Quote the whole listing word for word, please.

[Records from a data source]

-------

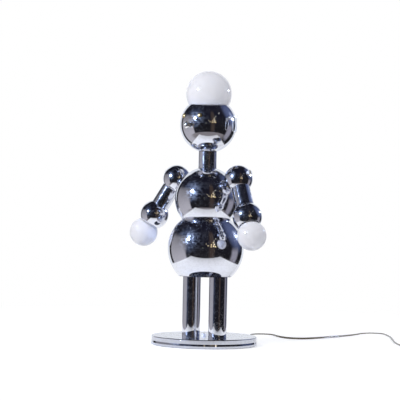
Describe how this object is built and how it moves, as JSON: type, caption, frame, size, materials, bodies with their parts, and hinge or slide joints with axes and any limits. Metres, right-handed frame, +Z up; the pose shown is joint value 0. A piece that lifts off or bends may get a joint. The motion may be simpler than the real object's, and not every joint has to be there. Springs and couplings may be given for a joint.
{
  "type": "robot shaped desk lamp",
  "caption": "Chrome robot figure lamp: ball head holding an opal globe bulb, ball body on tube legs and a round weighted base, swinging arms with opal bulbs in the hands, and a flat cord.",
  "frame": {"origin": "on the floor, at the centre of the round base's underside", "axes": "+Z up, the robot looks along -Y, its left arm is on +X, the cord leaves at the back (+Y)"},
  "size_m": [0.7637, 0.8762, 0.7583],
  "materials": {
    "chrome": "polished chrome plate on steel",
    "opal_glass": "opal, glossy",
    "brass": "plain brass",
    "zinc_steel": "zinc plated",
    "cast_weight": "rough, painted black",
    "bottom_sheet": "black paint",
    "felt": "black felt",
    "holder_plastic": "moulded black",
    "cord_plastic": "brownish clear sheath",
    "plug_plastic": "moulded brown",
    "tie_plastic": "black"
  },
  "bodies": {
    "stand": {"base_pan": "chrome", "base_weight": "cast_weight", "base_plate": "bottom_sheet", "base_pad": "felt", "base_bolt": "zinc_steel", "base_cap_nut": "chrome", "cord_bushing": "cord_plastic", "left_leg_tube": "chrome", "right_leg_tube": "chrome", "leg_pipes": "zinc_steel", "hip_plate": "chrome", "lower_body_shell": "chrome", "waist_plate": "chrome", "torso_shell": "chrome", "spine_pipe": "zinc_steel", "pipe_nuts": "zinc_steel", "neck_tube": "chrome", "shoulder_pivot_pipes": "zinc_steel", "shoulder_saddle_washers": "chrome", "shoulder_cap_nuts": "chrome", "supply_lead": "cord_plastic", "stand_leads": "cord_plastic", "connector_block": "holder_plastic", "head_holder_body": "holder_plastic", "head_holder_shell": "brass", "head_bulb_glass": "opal_glass", "head_bulb_cap": "brass", "cord_run": "cord_plastic", "cord_coil": "cord_plastic", "cord_tie": "tie_plastic", "plug_body": "plug_plastic", "plug_blades": "zinc_steel"},
    "head": {"head_shell": "chrome", "eye_studs": "brass", "face_nuts": "zinc_steel", "ear_eyes": "chrome", "nose_switch_body": "holder_plastic", "nose_switch_nut": "zinc_steel"},
    "nose": {"nose_knob": "chrome"},
    "left_earring": {"left_earring": "chrome"},
    "right_earring": {"right_earring": "chrome"},
    "left_arm": {"left_shoulder_ball": "chrome", "left_arm_tube": "chrome", "left_arm_pipe": "zinc_steel", "left_arm_nuts": "zinc_steel", "left_hand_ball": "chrome", "left_hand_holder_body": "holder_plastic", "left_hand_holder_shell": "brass", "left_hand_bulb_glass": "opal_glass", "left_hand_bulb_cap": "brass"},
    "right_arm": {"right_shoulder_ball": "chrome", "right_arm_tube": "chrome", "right_arm_pipe": "zinc_steel", "right_arm_nuts": "zinc_steel", "right_hand_ball": "chrome", "right_hand_holder_body": "holder_plastic", "right_hand_holder_shell": "brass", "right_hand_bulb_glass": "opal_glass", "right_hand_bulb_cap": "brass"}
  },
  "joints": [
    {"name": "left_arm_swing", "type": "hinge", "parent": "stand", "child": "left_arm", "pos_m": [0.11284, 0, 0.45892], "axis": [-0.8983, 0, -0.4394], "range_deg": [-75, 105]},
    {"name": "right_arm_swing", "type": "hinge", "parent": "stand", "child": "right_arm", "pos_m": [-0.11284, 0, 0.45892], "axis": [-0.8983, 0, 0.4394], "range_deg": [-75, 105]},
    {"name": "head_swivel", "type": "hinge", "parent": "stand", "child": "head", "pos_m": [0, 0, 0.60983], "axis": [0, 0, 1], "range_deg": [-90, 90]},
    {"name": "nose_switch_turn", "type": "hinge", "parent": "head", "child": "nose", "pos_m": [0, -0.08735, 0.6047], "axis": [0, -0.9983, -0.0586], "continuous": true},
    {"name": "left_earring_swing", "type": "hinge", "parent": "head", "child": "left_earring", "pos_m": [0.095, 0, 0.62143], "axis": [1, 0, 0], "range_deg": [-60, 60]},
    {"name": "right_earring_swing", "type": "hinge", "parent": "head", "child": "right_earring", "pos_m": [-0.095, 0, 0.62143], "axis": [1, 0, 0], "range_deg": [-60, 60]}
  ]
}
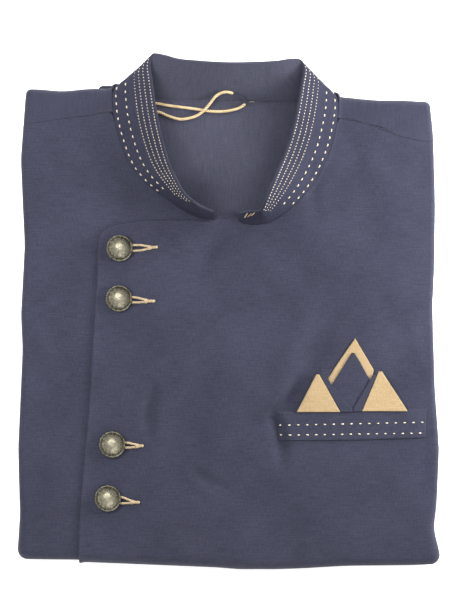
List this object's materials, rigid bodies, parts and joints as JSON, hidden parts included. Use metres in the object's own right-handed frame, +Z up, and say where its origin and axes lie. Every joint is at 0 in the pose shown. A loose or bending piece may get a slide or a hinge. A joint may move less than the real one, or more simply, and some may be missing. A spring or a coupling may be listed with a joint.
{
  "type": "folded sherwani",
  "caption": "Long South Asian men's coat folded face up, with a stitched stand collar, a side lap closed by metal dome buttons, and a folded square in a welt pocket.",
  "frame": {"origin": "centre of the bounding box at its base, on the surface that the folded garment lies on", "axes": "+Z up out of the front of the garment, +Y towards the collar, +X towards the wearer's left side, where the pocket is"},
  "size_m": [0.3477, 0.4221, 0.0588],
  "materials": {
    "navy_cloth": "matt slub weave",
    "tan_cloth": "matt plain weave",
    "tan_cord": "twisted cord",
    "aged_metal": "aged nickel-brass, hammered"
  },
  "bodies": {
    "root": {"folded_layers": "navy_cloth", "back": "navy_cloth", "right_front": "navy_cloth", "left_front": "navy_cloth", "collar_outer": "navy_cloth", "collar_inner": "navy_cloth", "button_1": "aged_metal", "button_loop_1": "tan_cord", "button_2": "aged_metal", "button_loop_2": "tan_cord", "button_3": "aged_metal", "button_loop_3": "tan_cord", "button_4": "aged_metal", "button_loop_4": "tan_cord", "hanger_loop": "tan_cord", "pocket_welt": "navy_cloth", "square_peak": "tan_cloth", "square_diamond": "navy_cloth", "square_left_band": "navy_cloth", "square_left_point": "tan_cloth", "square_right_band": "navy_cloth", "square_right_point": "tan_cloth"}
  },
  "joints": []
}
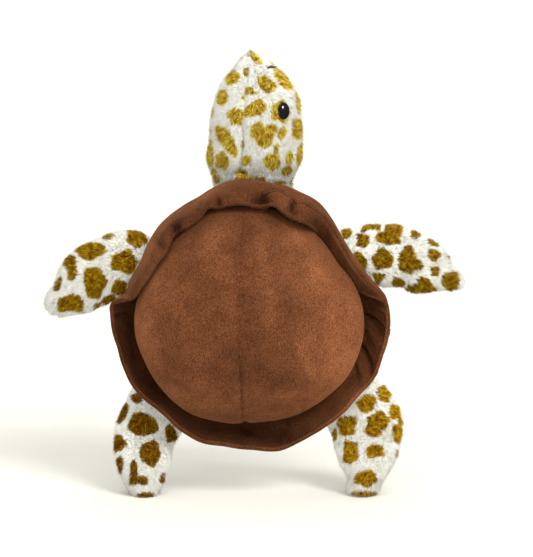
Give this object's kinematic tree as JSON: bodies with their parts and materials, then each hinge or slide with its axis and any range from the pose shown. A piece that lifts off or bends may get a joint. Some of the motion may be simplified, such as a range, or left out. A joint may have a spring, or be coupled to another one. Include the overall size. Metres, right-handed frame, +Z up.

-------

_Right answer_:
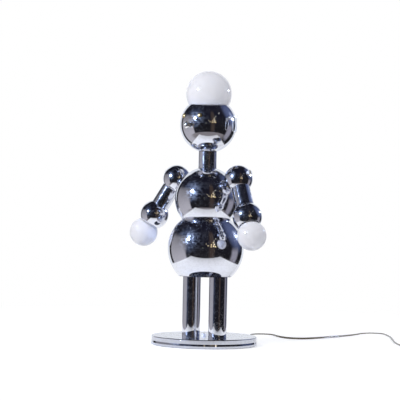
Describe how this object is built and how it moves, as JSON: type, caption, frame, size, materials, bodies with their parts, and hinge or slide joints with axes and any limits. Metres, right-handed frame, +Z up; the pose shown is joint value 0. A piece that lifts off or bends may get a joint. The motion may be simpler than the real object's, and not every joint has to be there. Springs and couplings may be given for a joint.
{
  "type": "robot shaped desk lamp",
  "caption": "Chrome robot figure lamp: ball head holding an opal globe bulb, ball body on tube legs and a round weighted base, swinging arms with opal bulbs in the hands, and a flat cord.",
  "frame": {"origin": "on the floor, at the centre of the round base's underside", "axes": "+Z up, the robot looks along -Y, its left arm is on +X, the cord leaves at the back (+Y)"},
  "size_m": [0.7637, 0.8762, 0.7583],
  "materials": {
    "chrome": "polished chrome plate on steel",
    "opal_glass": "opal, glossy",
    "brass": "plain brass",
    "zinc_steel": "zinc plated",
    "cast_weight": "rough, painted black",
    "bottom_sheet": "black paint",
    "felt": "black felt",
    "holder_plastic": "moulded black",
    "cord_plastic": "brownish clear sheath",
    "plug_plastic": "moulded brown",
    "tie_plastic": "black"
  },
  "bodies": {
    "stand": {"base_pan": "chrome", "base_weight": "cast_weight", "base_plate": "bottom_sheet", "base_pad": "felt", "base_bolt": "zinc_steel", "base_cap_nut": "chrome", "cord_bushing": "cord_plastic", "left_leg_tube": "chrome", "right_leg_tube": "chrome", "leg_pipes": "zinc_steel", "hip_plate": "chrome", "lower_body_shell": "chrome", "waist_plate": "chrome", "torso_shell": "chrome", "spine_pipe": "zinc_steel", "pipe_nuts": "zinc_steel", "neck_tube": "chrome", "shoulder_pivot_pipes": "zinc_steel", "shoulder_saddle_washers": "chrome", "shoulder_cap_nuts": "chrome", "supply_lead": "cord_plastic", "stand_leads": "cord_plastic", "connector_block": "holder_plastic", "head_holder_body": "holder_plastic", "head_holder_shell": "brass", "head_bulb_glass": "opal_glass", "head_bulb_cap": "brass", "cord_run": "cord_plastic", "cord_coil": "cord_plastic", "cord_tie": "tie_plastic", "plug_body": "plug_plastic", "plug_blades": "zinc_steel"},
    "head": {"head_shell": "chrome", "eye_studs": "brass", "face_nuts": "zinc_steel", "ear_eyes": "chrome", "nose_switch_body": "holder_plastic", "nose_switch_nut": "zinc_steel"},
    "nose": {"nose_knob": "chrome"},
    "left_earring": {"left_earring": "chrome"},
    "right_earring": {"right_earring": "chrome"},
    "left_arm": {"left_shoulder_ball": "chrome", "left_arm_tube": "chrome", "left_arm_pipe": "zinc_steel", "left_arm_nuts": "zinc_steel", "left_hand_ball": "chrome", "left_hand_holder_body": "holder_plastic", "left_hand_holder_shell": "brass", "left_hand_bulb_glass": "opal_glass", "left_hand_bulb_cap": "brass"},
    "right_arm": {"right_shoulder_ball": "chrome", "right_arm_tube": "chrome", "right_arm_pipe": "zinc_steel", "right_arm_nuts": "zinc_steel", "right_hand_ball": "chrome", "right_hand_holder_body": "holder_plastic", "right_hand_holder_shell": "brass", "right_hand_bulb_glass": "opal_glass", "right_hand_bulb_cap": "brass"}
  },
  "joints": [
    {"name": "left_arm_swing", "type": "hinge", "parent": "stand", "child": "left_arm", "pos_m": [0.11284, 0, 0.45892], "axis": [-0.8983, 0, -0.4394], "range_deg": [-75, 105]},
    {"name": "right_arm_swing", "type": "hinge", "parent": "stand", "child": "right_arm", "pos_m": [-0.11284, 0, 0.45892], "axis": [-0.8983, 0, 0.4394], "range_deg": [-75, 105]},
    {"name": "head_swivel", "type": "hinge", "parent": "stand", "child": "head", "pos_m": [0, 0, 0.60983], "axis": [0, 0, 1], "range_deg": [-90, 90]},
    {"name": "nose_switch_turn", "type": "hinge", "parent": "head", "child": "nose", "pos_m": [0, -0.08735, 0.6047], "axis": [0, -0.9983, -0.0586], "continuous": true},
    {"name": "left_earring_swing", "type": "hinge", "parent": "head", "child": "left_earring", "pos_m": [0.095, 0, 0.62143], "axis": [1, 0, 0], "range_deg": [-60, 60]},
    {"name": "right_earring_swing", "type": "hinge", "parent": "head", "child": "right_earring", "pos_m": [-0.095, 0, 0.62143], "axis": [1, 0, 0], "range_deg": [-60, 60]}
  ]
}
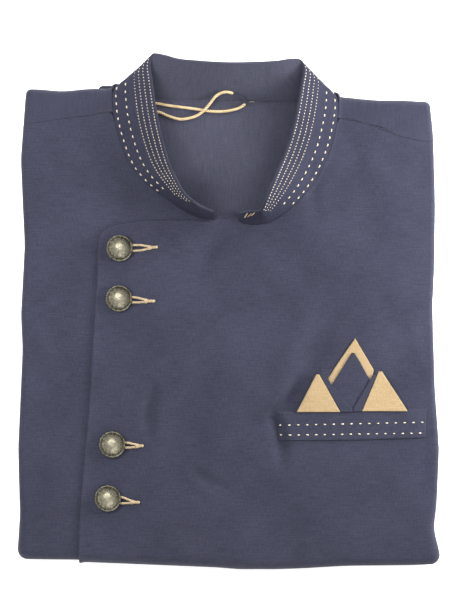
List this object's materials, rigid bodies, parts and joints as JSON, hidden parts included. Use metres in the object's own right-handed frame, +Z up, and say where its origin and axes lie. Every joint is at 0 in the pose shown. A loose or bending piece may get a slide or a hinge. A joint may move less than the real one, or more simply, and some may be missing. A spring or a coupling may be listed with a joint.
{
  "type": "folded sherwani",
  "caption": "Long South Asian men's coat folded face up, with a stitched stand collar, a side lap closed by metal dome buttons, and a folded square in a welt pocket.",
  "frame": {"origin": "centre of the bounding box at its base, on the surface that the folded garment lies on", "axes": "+Z up out of the front of the garment, +Y towards the collar, +X towards the wearer's left side, where the pocket is"},
  "size_m": [0.3477, 0.4221, 0.0588],
  "materials": {
    "navy_cloth": "matt slub weave",
    "tan_cloth": "matt plain weave",
    "tan_cord": "twisted cord",
    "aged_metal": "aged nickel-brass, hammered"
  },
  "bodies": {
    "root": {"folded_layers": "navy_cloth", "back": "navy_cloth", "right_front": "navy_cloth", "left_front": "navy_cloth", "collar_outer": "navy_cloth", "collar_inner": "navy_cloth", "button_1": "aged_metal", "button_loop_1": "tan_cord", "button_2": "aged_metal", "button_loop_2": "tan_cord", "button_3": "aged_metal", "button_loop_3": "tan_cord", "button_4": "aged_metal", "button_loop_4": "tan_cord", "hanger_loop": "tan_cord", "pocket_welt": "navy_cloth", "square_peak": "tan_cloth", "square_diamond": "navy_cloth", "square_left_band": "navy_cloth", "square_left_point": "tan_cloth", "square_right_band": "navy_cloth", "square_right_point": "tan_cloth"}
  },
  "joints": []
}
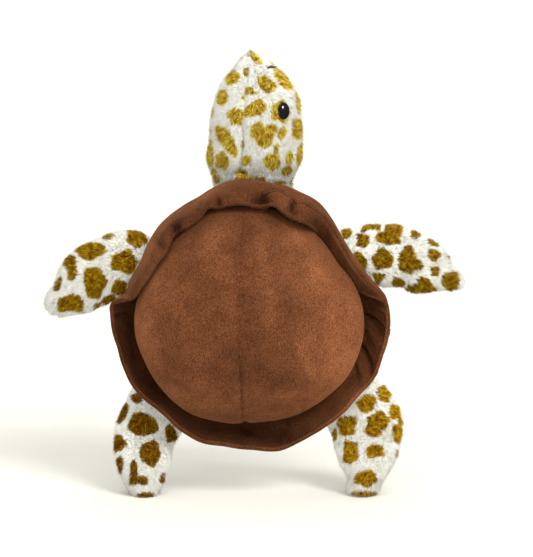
Give this object's kinematic tree as JSON: bodies with their parts and materials, then each hinge or slide with its axis and any range from the pose shown. A piece that lifts off or bends may get a joint. Some of the motion may be simplified, such as a range, or left out. A joint may have a spring, or be coupled to another one. Include the overall size. Metres, right-handed frame, +Z up.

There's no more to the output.